I haven't seen the surgeon since the day after the operation, though I did see his assistant a few days after that. I was discharged from physical therapy a week later. And I'm not scheduled to see the surgeon again until ten or twelve days from now. So I guess it's up to me to figure this out. "To walk or not to walk, that is the question." I read on an online patient bulletin board somewhere that your new hip will let you know what you can and can't do. There's probably a lot of truth in that. I hear a popping noise in mine sometimes when I walk a certain way - probably the new joint's way of saying I shouldn't walk that way.
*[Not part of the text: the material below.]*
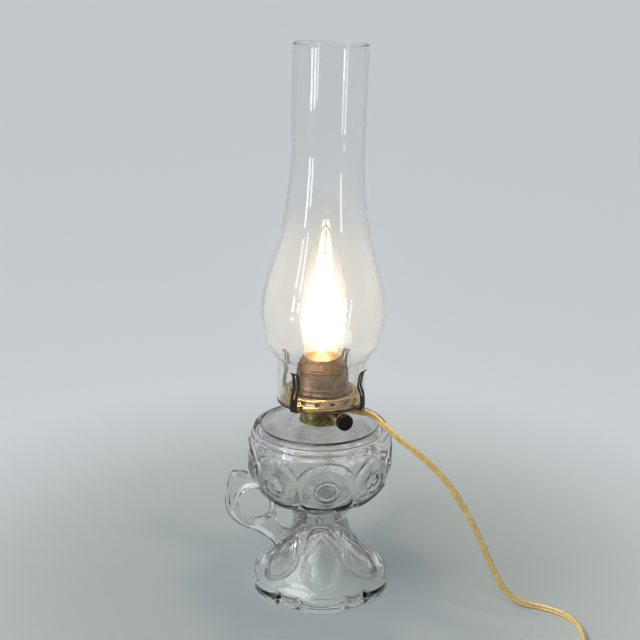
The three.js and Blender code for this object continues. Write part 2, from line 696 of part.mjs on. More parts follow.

And I've felt that odd hyper-extension thing a few times when I try walking with my operative leg completely straight - definitely my hip telling me not to do that. I took a little walk down the street with Toby this morning, while Hettie walked the younger dogs. My hip told me when I was trying to go too fast. In the next few hours, it'll probably let me know if I've overdone it. So, I'll likely have this stuff all figured out by the time I see the surgeon again in a couple of weeks, as long as I listen to my new joint.
All of that, I think, points to the minor miracle of contemporary joint-replacement surgery. The whole process has come a long way. And maybe the best evidence of that is that that you get to go home the day after the operation and there's no one breathing over your shoulder every step of the way. It reminds me of the first time Hettie and I rented a boat for a week in the Bahamas.
You get a five-minute briefing and suddenly you're heading out of port, trying to plot a course to somewhere you've never been before. I remember thinking, at the time, "Did that just happen? Is it really all up to me now?" It did and it was. Of course, then, as now, I had my trusty First-Mate to help me sort it all out. But also back then - as now - neither of us really knew what we were in for.As I think of why I started this blog in the first place - trying to leave a real-time record of my post-operative experience for the next person contemplating this kind of surgery - I think that's a pretty good notion to mark the one-month milestone: I really didn't know what I was in for - and I still don't know what the future holds. But so far, I'm OK. No regrets, except maybe that I didn't know more about the journey heading into it. It's been an adventure, for sure, with high-points and low-points and moments I'd never imagined. It's changed me beyond just the new part that's replaced a worn-out part. All-ahead 1/3 speed for now.